In September 2016, the trust was selected by NHS England as one of twelve Global Digital Exemplars.

===Cataract surgery controversy===
In May 2014, the trust drew up a £320,000 contract with Vanguard Healthcare Solutions to bring down the list of 400 patients waiting for cataract surgery. The company agreed to perform 20 cataract operations per day in a mobile theatre. It in turn sub-contracted to The Practice PLC, to provide two surgeons. They in turn sub-contracted to Kestrel Ophthalmics for the provision of a phacoemulsification machine, the hand pieces needed for surgery and the operating fluids and eye drops. 62 patients had surgery and only 25 had a "normal recovery", which is a complication rate ten times greater than would normally be expected. Operations took place on 2, 3 and 4 May. On 6 and 7 May, patients came to the Trust's casualty department with severe corneal decompensation and the performance of the contract was stopped on 9 May.

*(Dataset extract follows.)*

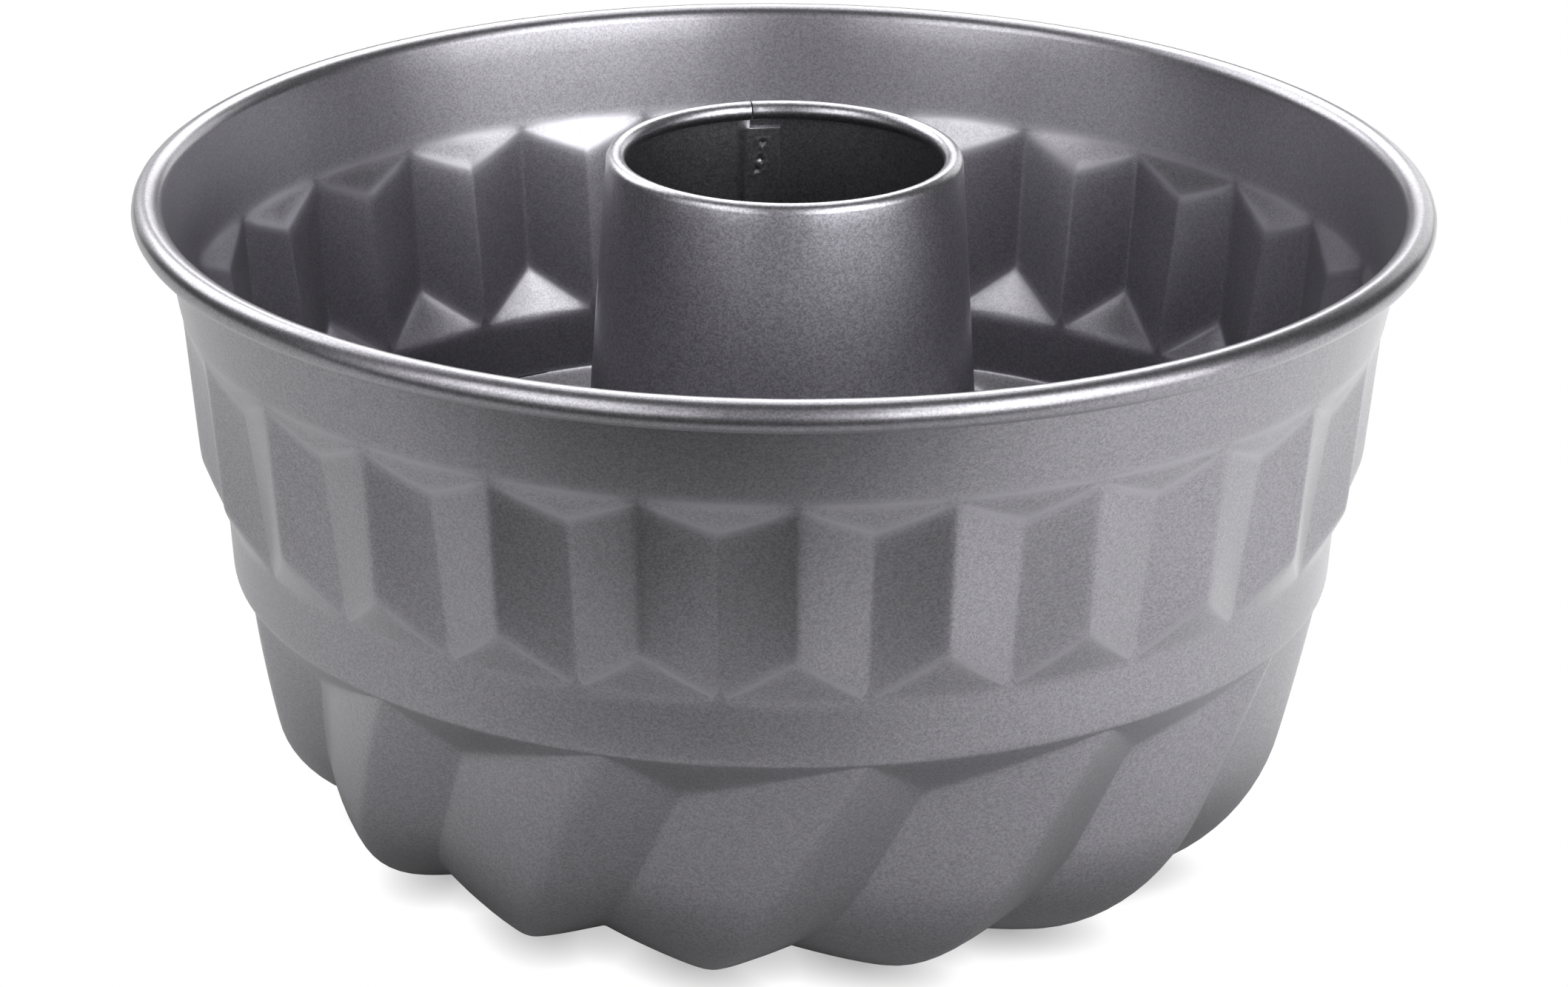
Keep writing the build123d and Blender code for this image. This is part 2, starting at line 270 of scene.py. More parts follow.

A report was produced in October 2014, which the trust claimed it wanted to publish but was advised not to do so for fear that it would be defamatory and open the hospital up to legal action. It was however leaked to The Guardian. Staff and patients were told that "a number of factors" led to an "unusually high level of complications". The report was eventually released on 16 October. It was criticised by the son of one of the patients who demanded that an independent investigation should examine what risk assessments the hospital carried out before outsourcing the work, a topic not covered in the report.